City Hall, therefore, intends to allocate 22.1 percent of revenues to debt servicing.

"It is not going to be an easy ride for Luzhkov in the Moscow City Duma," one of the auditors at the Moscow Audit Chamber said.

The draft budget sailed through the City Duma on first reading, but lawmakers are not expected to let it go through the second and third readings smoothly if the debt-servicing plan is not adjusted to comply with their own laws.

As Moscow scrapes together funds to meet its looming obligations, it faces another problem: The size of the budget is shrinking in dollar terms.

"This year's budget is only 74 percent [the size] of the budget approved in 1994 [in dollar terms]," Korostelev said.

He acknowledged that the 2000 budget would also be smaller than this year's budget, which does not include off-budget funds that will be put in the budget for next year.

Moscow government officials were unable to give an exact estimate of the size of the off-budget funds, saying the figure was between 15 billion rubles and 20 billion rubles or possibly even more.

The government, however, is outperforming its revenue targets for this year and expects to collect 82 billion rubles by year end.

But the bulk of additional revenues was spent to service government debts, officials said. Out of 13 billion rubles in extra revenues for the first nine months of 1999, 6.5 billion rubles were spent on debt payments.

Luzhkov has an incentive for getting the budget passed quickly.

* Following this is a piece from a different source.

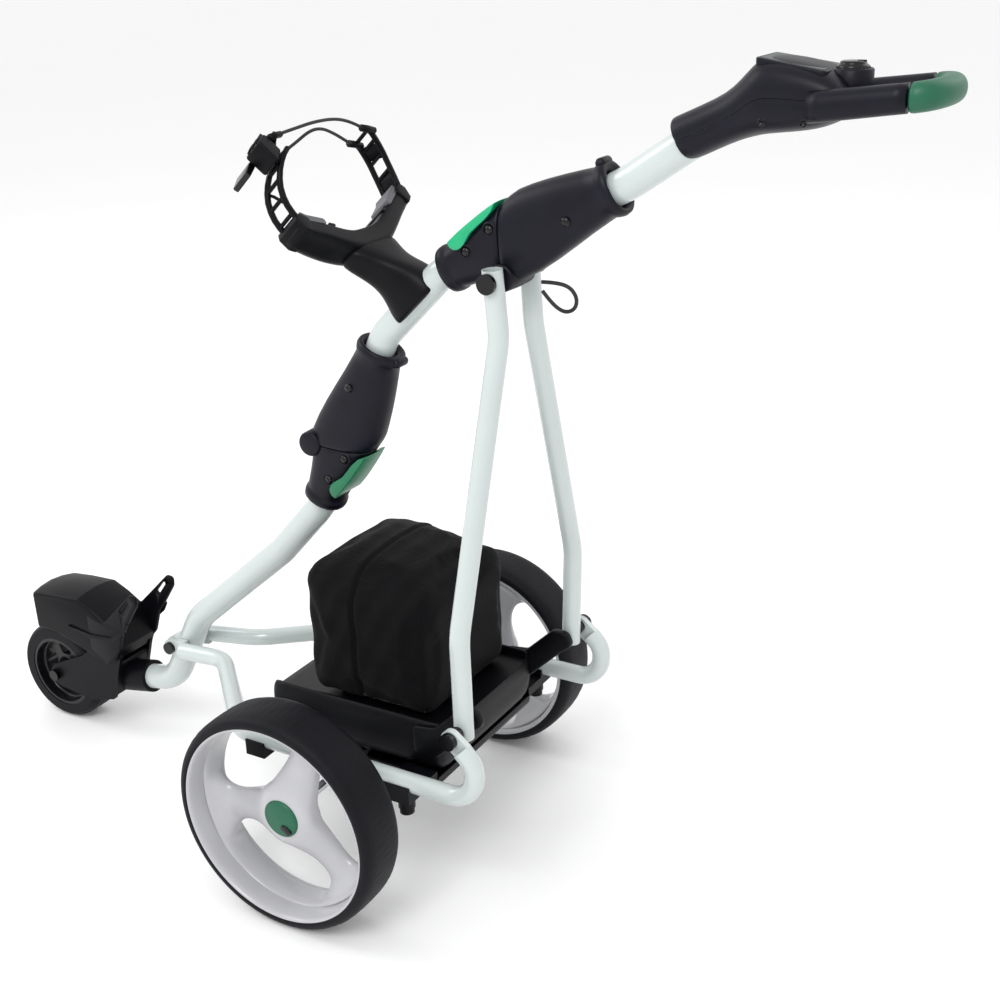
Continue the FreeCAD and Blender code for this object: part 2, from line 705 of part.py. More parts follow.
def housing():
    deck = dim("tray_deck_z")
    shell = cut(housing_solid(0), housing_solid(HOUSING_WALL),
                cross_rod(12, AXLE.x, AXLE.z, -130, 130))
    above = doc.addObject("Part::Common", "above")
    above.Base = shell
    above.Tool = box((-260, -200, SPLIT_Z), (200, 200, 260))
    below = doc.addObject("Part::Common", "below")
    below.Base = cut(housing_solid(0), housing_solid(HOUSING_WALL), cross_rod(12, AXLE.x, AXLE.z, -130, 130))
    below.Tool = box((-260, -200, 90), (200, 200, SPLIT_Z))
    seat = box((-170, -110, deck), (100, 110, 245))
    skin = box((-153, -118.5, deck - 3), (114.5, 118.5, deck))
    ears = []
    for name, sign in SIDES:
        low, high = span(sign, dim("housing_half_width") - 3.5, 127.5)
        ears.append(padded_part("ear", "XZ_Plane",
                                [(-228, 246, 12), (-150, 178, 20), (-110, 178, 10), (-110, 232, 8), (-190, 286, 14),
                                 (-224, 286, 14)], high - low, offset=-low, midplane=False, backwards=True))
    bolt_holes = cross_rod(PIN, STRUT_PIVOT.x, STRUT_PIVOT.z, -130, 130)
    folded = []
    for angle in (-22, -27, -31, -34.1):
        tube = swept(LOWER_TUBE_ROUTE, LOWER_TUBE_BENDS, dim("main_tube_radius") + 2)
        turn = Rotation(Vector(0, 1, 0), angle)
        tube.Placement = Placement(FRONT_PIVOT, Rotation()).multiply(
            Placement(Vector(0, 0, 0), turn)).multiply(Placement(FRONT_PIVOT * -1, Rotation()))
        folded.append(tube)
    keep(cut(fuse(above, skin, *ears), seat, bolt_holes, cross_rod(12, AXLE.x, AXLE.z, -130, 130), *folded),
         "chassis_housing")
    keep(below, "housing_floor")


housing()


def gear(label, teeth, place):
    module = dim("gear_module")
    pitch = module * teeth / 2
    outer = pitch + module
    root = pitch - 1.25 * module
    gap = math.pi * module / 4 + 0.3
    body = new_body(label)
    sketch = add_sketch(body, "XZ_Plane")
    draw_circle(sketch, 0, 0, outer)
    pad(body, sketch, "dims.gear_face", True)
    doc.recompute()
    lean = math.tan(math.radians(20))
    tooth_gap = add_sketch(body, "XZ_Plane")
    bottom = gap - 1.25 * module * lean
    top = gap + (module + 1) * lean
    draw_outline(tooth_gap, [(-bottom, root), (-top, outer + 1), (top, outer + 1), (bottom, root)])
    opening = pocket(body, tooth_gap)
    polar_copies(body, opening, "Y_Axis", int(teeth))
    body.Placement = Placement(place, Rotation())
    doc.recompute()
    return body


def drive():
    spacing = dim("gear_module") * (dim("gear_teeth") + dim("pinion_teeth")) / 2 + 0.3
    motor_x = AXLE.x - spacing
    gear_y = -60.0
    bore = cross_rod("dims.axle_radius", AXLE.x, AXLE.z, gear_y - 10, gear_y + 10)
    keep(cut(gear("axle_gear", dim("gear_teeth"), Vector(AXLE.x, gear_y, AXLE.z)), bore), "axle_gear")
    pinion = gear("pinion", dim("pinion_teeth"), Vector(motor_x, gear_y, AXLE.z))
    half_tooth = 180.0 / dim("pinion_teeth")
    pinion.Placement = Placement(Vector(motor_x, gear_y, AXLE.z), Rotation(Vector(0, 1, 0), 90 + half_tooth))
    shaft = cross_rod(3, motor_x, AXLE.z, gear_y - 6, gear_y + 14)
    keep(fuse(pinion, shaft), "motor_pinion")
    can = cross_rod(24, motor_x, AXLE.z, gear_y + 8, gear_y + 88)
    nose = cross_rod(3 + GAP, motor_x, AXLE.z, gear_y, gear_y + 20)
    keep(cut(can, nose), "drive_motor")
    keep(box((30, -60, 178), (98, 60, 198)), "motor_controller")
    keep(cross_rod("dims.axle_radius", AXLE.x, AXLE.z, -262, 262), "drive_axle")
    rings = []
    for name, sign in SIDES:
        low, high = span(sign, 112, 122)
        rings.append(cut(cross_rod(12, AXLE.x, AXLE.z, low, high),
                         cross_rod(dim("axle_radius") + GAP, AXLE.x, AXLE.z, low - 1, high + 1)))
    keep(group(*rings), "axle_bearings")


drive()

# ---------------------------------------------------------------- battery in its bag

def battery():
    length, width = dim("bag_length"), dim("bag_width")
    low = dim("tray_deck_z") + 0.5
    high = low + dim("bag_height")
    rear = dim("bag_rear_x")
    half = width / 2
    lid = [(rear, low, 8), (rear, high - 14, 20), (rear + 60, high + 8, 60), (rear + length, high, 30),
           (rear + length, low, 8)]
    outside = padded_part("bag", "XZ_Plane", lid, width)
    skin = dim("bag_skin")
    room = box((rear + skin, -half + skin, low + skin), (rear + length - skin, half - skin, high - 30))
    keep(cut(outside, room), "battery_bag")
    keep(box((rear + skin + 0.5, -half + skin + 0.5, low + skin),
             (rear + length - skin - 0.5, half - skin - 0.5, high - 31)), "battery_case")


battery()

# ---------------------------------------------------------------- bag cradle

CRADLE_FOOT = Vector(-78, 0, 753)
CRADLE_TURN = Rotation(Vector(0, 1, 0), 44.0)


def cradle_point(u, y, v):
    """u along the mid tube, y across, v away from the tube."""
    return CRADLE_FOOT + CRADLE_TURN.multVec(Vector(u, y, v))


def cradle_plate(points, low, high):
    body = padded_part("plate", "YZ_Plane", points, high - low, offset=low, midplane=False)
    body.Placement = Placement(CRADLE_FOOT, CRADLE_TURN)
    doc.recompute()
    return body


def mirrored(points):
    return points + [(-p[0],) + tuple(p[1:]) for p in reversed(points)]


def cradle():
    arms = cradle_plate(mirrored([(26, 20, 4), (30, 60, 24), (66, 88, 30), (98, 108, 24), (112, 130, 12),
                                  (110, 146, 5), (100, 146, 5), (95, 134, 12), (66, 121, 40), (30, 110, 60)]), -14, 32)
    foot = cradle_plate([(-27, -20, 8), (27, -20, 8), (27, 34, 6), (-27, 34, 6)], -46, 38)
    core = main_tube_core(MID_TUBE_ROUTE, MID_TUBE_BENDS)
    keep(cut(fuse(arms, foot), core), "bag_cradle")

    pads = []
    ladders = []
    for name, sign in SIDES:
        pads.append(cradle_plate([(sign * 64, 118, 1), (sign * 93, 129, 1), (sign * 90, 142, 3),
                                  (sign * 62, 129, 3)], -10, 20))
        ladder = cradle_plate([(sign * 111, 146.3, 1), (sign * 104, 146.3, 1), (sign * 103, 186, 10), (sign * 79, 218, 2),
                               (sign * 84, 224, 2), (sign * 110, 190, 12)], -30, 10)
        ladders.append(ladder)
    keep(cut(group(*pads), parts["bag_cradle"]), "cradle_pads")
    keep(group(*ladders), "cradle_ladders")

    block = cradle_plate([(88.5, 219.7, 1), (101.5, 202.7, 1), (116, 218, 3), (103, 243, 3)], -46, -16)
    socket = rod(2.4 + GAP, cradle_point(-30, 106, 226.5), cradle_point(-10, 106, 226.5))
    keep(cut(block, socket, parts["cradle_ladders"]), "buckle_block")
    lever = cradle_plate([(100, 227, 2), (109, 230, 2), (129, 220, 2), (126, 215, 2), (107, 223, 2)], -15.6, 16)
    pivot = rod(2.4, cradle_point(-29, 106, 226.5), cradle_point(14, 106, 226.5))
    keep(fuse(lever, pivot), "buckle_lever")

    cords = []
    for u, lift in ((0.0, 0.0), (-24.0, 3.0)):
        route = [tuple(cradle_point(u, -82, 221)), tuple(cradle_point(u, -50, 231 + lift)),
                 tuple(cradle_point(u, 0, 236 + lift)), tuple(cradle_point(u, 50, 231 + lift)),
                 tuple(cradle_point(u, 82, 221))]
        cords.append(swept(route, [90, 200, 90], "dims.bungee_radius"))
    keep(group(*cords), "bungees")


cradle()


def cord_loop():
    """Limp teardrop loop of cord, both ends in the lug under the upper joint's cap."""
    route = [(-252, 5, 795), (-268, 5, 796), (-287, 4, 793), (-296, 2, 780), (-291, -2, 765), (-276, -4, 759),
             (-259, -5, 768), (-247, -5, 782)]
    radii = cord_radii(route)
    print("cord loop bend radii:", ["%.1f" % radius for radius in radii])
    cord = swept(route, radii, "dims.loop_cord_radius")
    keep(cord, "cord_loop")
    return route, radii


cord_route, cord_bends = cord_loop()

# ---------------------------------------------------------------- handle

HANDLE_SIDE = [(-408, 984, 3), (-440, 1002, 30), (-484, 1042, 12), (-508, 1052, 8), (-590, 1037, 10), (-604, 1014, 8),
               (-596, 984, 12), (-569, 972, 20), (-490, 962, 20), (-438, 942, 3)]
HANDLE_SPLIT = [(-390, 960), (-430, 985), (-500, 1002), (-640, 1008), (-640, 1100), (-390, 1100)]


def across_mirrored(points):
    return points + [(p[0], -p[1]) + tuple(p[2:]) for p in reversed(points)]


def handle():
    solids = []
    for repeat in range(2):
        side = padded_part("side", "XZ_Plane", HANDLE_SIDE, 120)
        plan = padded_part("plan", "XY_Plane",
                           across_mirrored([(-395, 26), (-440, 27, 20), (-500, 42, 40), (-560, 48, 20), (-620, 46)]),
                           300, offset=850, midplane=False)
        blank = doc.addObject("Part::Common", "blank")
        blank.Base = side
        blank.Tool = plan
        core = main_tube_core(HANDLE_TUBE_ROUTE, HANDLE_TUBE_BENDS)
        room = box((-580, -34, 990), (-492, 34, 1026))
        solids.append(cut(blank, core, room))
    half = dim("handle_loop_half_width")
    route = [(-590, -half, 1002), (-694, -half, 1013), (-694, half, 1013), (-590, half, 1002)]
    loop = swept(route, [30, 30], "dims.handle_loop_radius")
    arms = cut(loop, box((-760, -80, 960), (-668, 80, 1060)))
    end = doc.addObject("Part::Common", "end")
    end.Base = swept(route, [30, 30], "dims.handle_loop_radius")
    end.Tool = box((-760, -80, 960), (-668, 80, 1060))
    keep(end, "grip_end")
    window_points = [(-582, 1039), (-514, 1051.5), (-514, 1047), (-582, 1034.5)]
    window_room = padded_part("window_room", "XZ_Plane", window_points, 64)
    dial_room = cut(rod(19, Vector(-600, 0, 1012), Vector(-597, 0, 1060)), box((-700, -50, 900), (-500, 50, 1019)))
    upper = doc.addObject("Part::Common", "upper")
    upper.Base = solids[0]
    upper.Tool = padded_part("split", "XZ_Plane", HANDLE_SPLIT, 200)
    keep(cut(upper, window_room, dial_room, swept(route, [30, 30], "dims.handle_loop_radius")), "handle_upper_shell")
    lower = cut(solids[1], padded_part("split", "XZ_Plane", HANDLE_SPLIT, 200))
    keep(fuse(lower, arms), "handle_lower_shell")
    keep(padded_part("window", "XZ_Plane", [(-581.5, 1037.5), (-514.5, 1049.8), (-514.5, 1047.3), (-581.5, 1035)], 63),
         "display_window")
    keep(box((-576, -30, 1004), (-496, 30, 1008)), "control_board")
    keep(rod(17, Vector(-599.5, 0, 1020), Vector(-598.5, 0, 1042)), "speed_dial")


handle()

# ---------------------------------------------------------------- finish

doc.recompute()
for item in doc.Objects:
    if "Invalid" in item.State or "Error" in item.State:
        raise RuntimeError("%s (%s) failed: %s" % (item.Name, item.Label, item.State))

os.makedirs("parts", exist_ok=True)
for label, item in sorted(parts.items()):
    shape = item.Shape
    if shape.isNull() or not shape.isValid():
        raise RuntimeError("%s has no valid shape" % label)
    shape.exportStep("parts/%s.step" % label)
    size = shape.BoundBox
    print("%-22s solids %d volume %10.0f  x %7.1f %7.1f  y %7.1f %7.1f  z %7.1f %7.1f" % (
        label, len(shape.Solids), shape.Volume, size.XMin, size.XMax, size.YMin, size.YMax, size.ZMin, size.ZMax))

run = sum(edge.Length for edge in bend_points(cord_route, cord_bends))
section = math.pi * dim("loop_cord_radius") ** 2
print("cord loop length %.1f mm, volume %.1f, section times length %.1f" % (
    run, parts["cord_loop"].Shape.Volume, section * run))
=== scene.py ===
import math

import bmesh
import bpy
from mathutils import Matrix, Vector


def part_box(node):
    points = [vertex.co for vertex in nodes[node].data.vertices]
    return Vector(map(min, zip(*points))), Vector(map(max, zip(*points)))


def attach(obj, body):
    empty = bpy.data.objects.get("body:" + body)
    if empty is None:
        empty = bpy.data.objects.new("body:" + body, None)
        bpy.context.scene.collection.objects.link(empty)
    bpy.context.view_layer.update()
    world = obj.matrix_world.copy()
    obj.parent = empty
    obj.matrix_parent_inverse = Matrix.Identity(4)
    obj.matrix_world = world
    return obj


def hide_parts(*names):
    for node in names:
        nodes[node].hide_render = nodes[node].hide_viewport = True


# Electric golf trolley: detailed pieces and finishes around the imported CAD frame.
# Metres, +X forward, +Y left, +Z up. Lengths written in millimetres are turned to metres by MM.

MM = 0.001
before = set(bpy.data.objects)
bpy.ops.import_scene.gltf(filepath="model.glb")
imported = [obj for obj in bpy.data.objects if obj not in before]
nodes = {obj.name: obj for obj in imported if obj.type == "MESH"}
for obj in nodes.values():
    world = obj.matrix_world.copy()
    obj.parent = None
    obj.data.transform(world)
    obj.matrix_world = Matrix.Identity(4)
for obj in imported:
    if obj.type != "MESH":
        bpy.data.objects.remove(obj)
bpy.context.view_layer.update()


# ------------------------------------------------------------------ materials

GRAIN_DEPTH = 0.0004

def new_material(name):
    material = bpy.data.materials.new(name)
    material.use_nodes = True
    tree = material.node_tree
    return material, tree.nodes, tree.links, tree.nodes["Principled BSDF"]


def add_noise(tree, links, place, scale, detail):
    noise = tree.new("ShaderNodeTexNoise")
    noise.inputs["Scale"].default_value = scale
    noise.inputs["Detail"].default_value = detail
    links.new(place.outputs["Object"], noise.inputs["Vector"])
    return noise


def add_bump(tree, links, height, strength, distance):
    bump = tree.new("ShaderNodeBump")
    bump.inputs["Strength"].default_value = strength
    bump.inputs["Distance"].default_value = distance
    links.new(height, bump.inputs["Height"])
    return bump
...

If the budget is not passed this year, it will probably have to be modified once again to comply with a federal budget code that goes into effect in January.

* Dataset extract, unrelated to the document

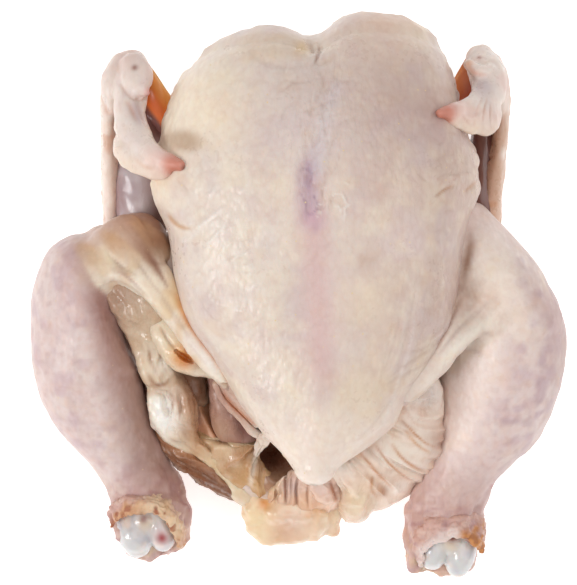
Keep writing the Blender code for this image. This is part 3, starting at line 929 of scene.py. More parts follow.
for side, way in sides.items():
    shank = along_bone(knee[side], hock[side], leg_girth[side], way)
    end, along, across, up = leg_axes(side)
    middle = end + along * 2 + up * 15
    scoop = [(*(middle + along * onward), 14, 15) for onward in (-4, 4, 12)]
    mesh = fused(
        "leg_" + side,
        [rings(thigh_flesh[side], 50, 64, reach=0.55), rings(shank, 80, 64, reach=0.8),
            rings(stretched_skin[side], 90, 40), fold[side]],
        1.1, 10, cutters=([rings(scoop, 20, 30)],),
    )
    points, normals = vertices(mesh)
    near_cut = smoothstep(44, 8, np.linalg.norm(points - end, axis=1))
    relief = 0.6 * billow(points, 20) + (0.4 + 2.4 * near_cut) * billow(points, 7, 2.2)
    relief += (0.2 + 1.6 * near_cut) * (1 - 2 * abs(billow(points, 5, 4.1)))
    for path, width, depth in leg_creases[side]:
        relief -= depth * furrow(points, path, width)
    points += normals * relief[:, None]
    points[:, 2] = np.maximum(points[:, 2], 0)
    moved(mesh, points)
    x, y, z = points.T
    paint = Paint(points, (228, 208, 203))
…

Among other things, the budget code obliges the city government to transfer all accounts to the Treasury.

"Neither we nor the Moscow branch of the Central Bank is ready to switch to the Treasury system," Korostelev said.

Currently, Moscow government accounts are kept in five selected banks - Bank of Moscow, MOST-Bank, Promradtekhbank, Sberbank and Mosstroiekonombank.

The city of Moscow has a triple C rating by international rating agency Standard & Poor's.